In this article, I shall Look into the possible way in which the dreaded Boko Haram insurgents might have acquired such weapon. The spread of shoulder fired anti-aircraft missiles from Libya after the overthrow of Muhammar Gaddafi’s regime has always been a threat to not just military aircrafts, but commercial aircrafts as well.
Photo: Muhammar Gaddafi
January 8 2012. The CIA is alarmed by the sudden influx of militant groups into Libya from the MENA region and calls on NATO to deploy troops on the ground to secure Gaddafi's stockpile of arms, which was at that time the 4th largest stockpile of arms in the world.
French President Nicholas Sarkorzy kicks against sending boots on the ground to secure Gadaffis amoury. It will be threading on a diplomatic mine field. NATO will be seen as an occupation force. There should be no boots on the ground. We came to liberate not to occupy he said.
The CIA again raises alarm and warns of dire consequences for the continent if those weapons fall into the wrong hands. Again Paris warns of a diplomatic minefield. But the State Department could not ignore this warning.
So the State Department proposed a program to buy up loose missiles. $40 million war earmarked to buy up Gadaffi's insane stockpiles of loose missiles. We talking 20,000 SA-7 MANPADS. 5,000 blowpipe missiles.

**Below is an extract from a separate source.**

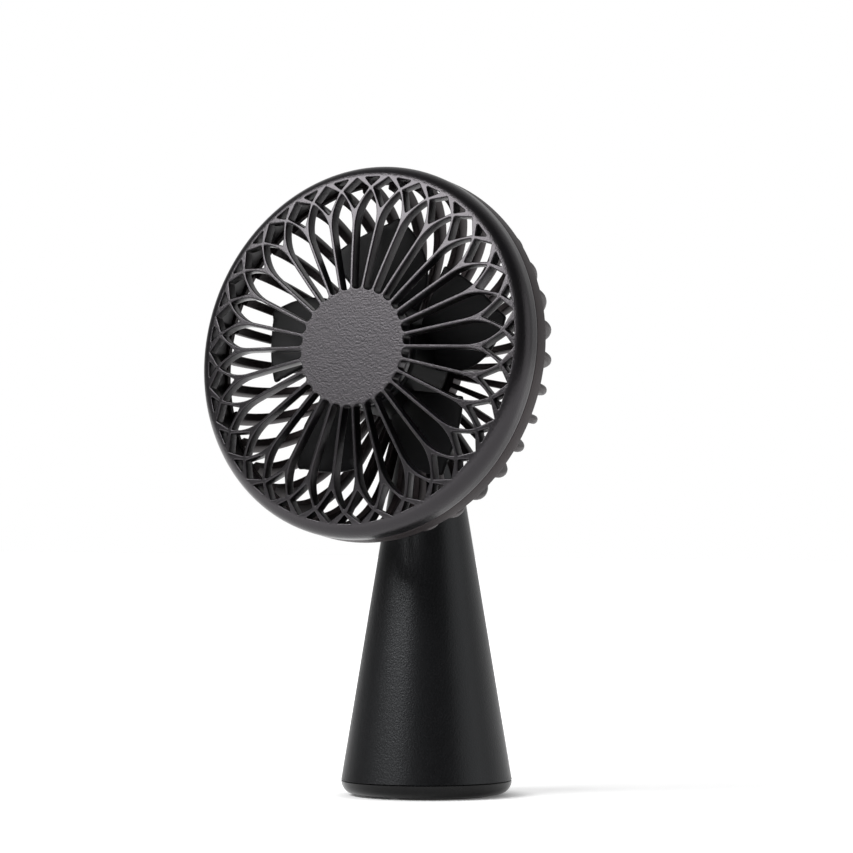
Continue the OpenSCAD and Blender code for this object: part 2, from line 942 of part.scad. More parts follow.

February 2012. U.S State Department raises alarm that of the 20,000 MANPADS Gaddafi had acquired, only 5,000 of them had been secured. The other 15,000 MANPADS could not be accounted for. Now this is the scary part.
Two former CIA counterterrorism officers told assistant secretary of state for political-military affairs, Andrew Shapiro that technicians recently refurbished 800 of these MANPADS, some for an African jihadist group called Boko Haram that is often seen as an ally of al-Qaeda for possible use against commercial jets flying into Niger, Chad and perhaps Nigeria.

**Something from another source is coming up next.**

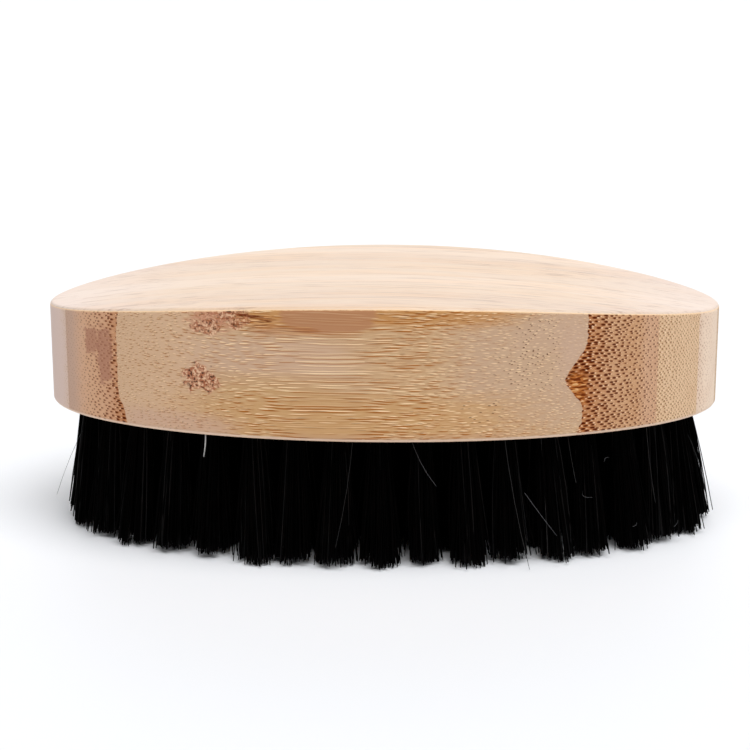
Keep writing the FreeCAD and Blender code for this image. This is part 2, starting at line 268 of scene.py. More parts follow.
# Marks on the strips, as squarish ellipsoids in fibre millimetres: along, across, up.
#   middle, size    where it is, and half its length, width and height
#   soft            how gradual its edge is
#   ragged, grain   how broken its edge is, and the waves to a millimetre of the breaks
#   colour, cover   its colour, and how much of the tissue under it is hidden
#   gains           what it does to the gold, the cream and the core of the bundles in it
BLOTCHY = (0.35, 1.1, 1.5)
STRANDED = (0.16, 0.8, 2.4)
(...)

This is statement made by Andrew Shapiro. Former CIA officers have been trying for eight months to alert U.S. intelligence, without success. He could not hide his frustration.
On Sept. 9, 2011, as Gaddafi’s regime was collapsing, one of the former CIA officers warned an FBI contact that Libyan missiles were moving south into the Agadez region of Niger inhabited by Tuareg tribesmen, who are believed to have links with al-Qaeda.
He explained to the FBI contact that an Arab source “said there are SA-7s and SA-24s (two Russian-made weapons) already on the ground in Agadez from Libya in the hands of Tuareg AQ affiliated groups.” He heard nothing back.
In a Sept the former CIA officer wrote his FBI friend that the Niger contacts “have determined locally that the U.S government doesn’t want to help them” chase down the missiles. “I suspect the European stakeholder squashed this by their normal bureaucratic warfare. Now he never explicitly stated who the European partner was, so i will assume it is the French going their opposition to deployment of troops to secure weapons sites.
This guy still harbored hopes that U.S. intelligence would get involved, so he provided the name and telephone number of a relative of a former Libyan intelligence officer who allegedly had helped move the missiles out of the country. On Sept. 15, he also sent the FBI contact phone numbers for the Arab source in Niger who was closely monitoring the missile movements.
On Sept. 28, the frustrated ex-CIA officer wrote a U.S. military contact: “The missiles are in the hands of al-Qaeda and being distributed. I would really like to know who in the agency was the roadblock and why.”
Still, the former CIA officer heard nothing back. In December, he wrote another FBI contact that a “speed bump” at the agency apparently was blocking communication. Finally, in late April, the two former CIA officers received information so urgent they felt they had to get it out, somehow.
They sent to a law enforcement contact a picture of a rebel fighter aiming one of the Libyan missiles, and this explanation: “The missiles and munitions that have been streaming out of Libya since the fall of 2011 have made their way to Agadez in Niger and points west. . . . Boko Haram has taken possession of some of the refurbished missiles.
They have brought Egyptian army ordnance technicians to refurbish and test the SA-7B missiles pictured below. . . . The source claims that some 800 missiles are available in the area.”
Now remember, these intelligence intercepts was only made possible because there was literally an arms bazaar in Libya. Small number of Libyan MANPADS would have already been sold on the black market. And these weapons were ridiculously cheap.
so cheap that al-Qaeda and other militants in the Maghreb would surely have been trying to acquire them.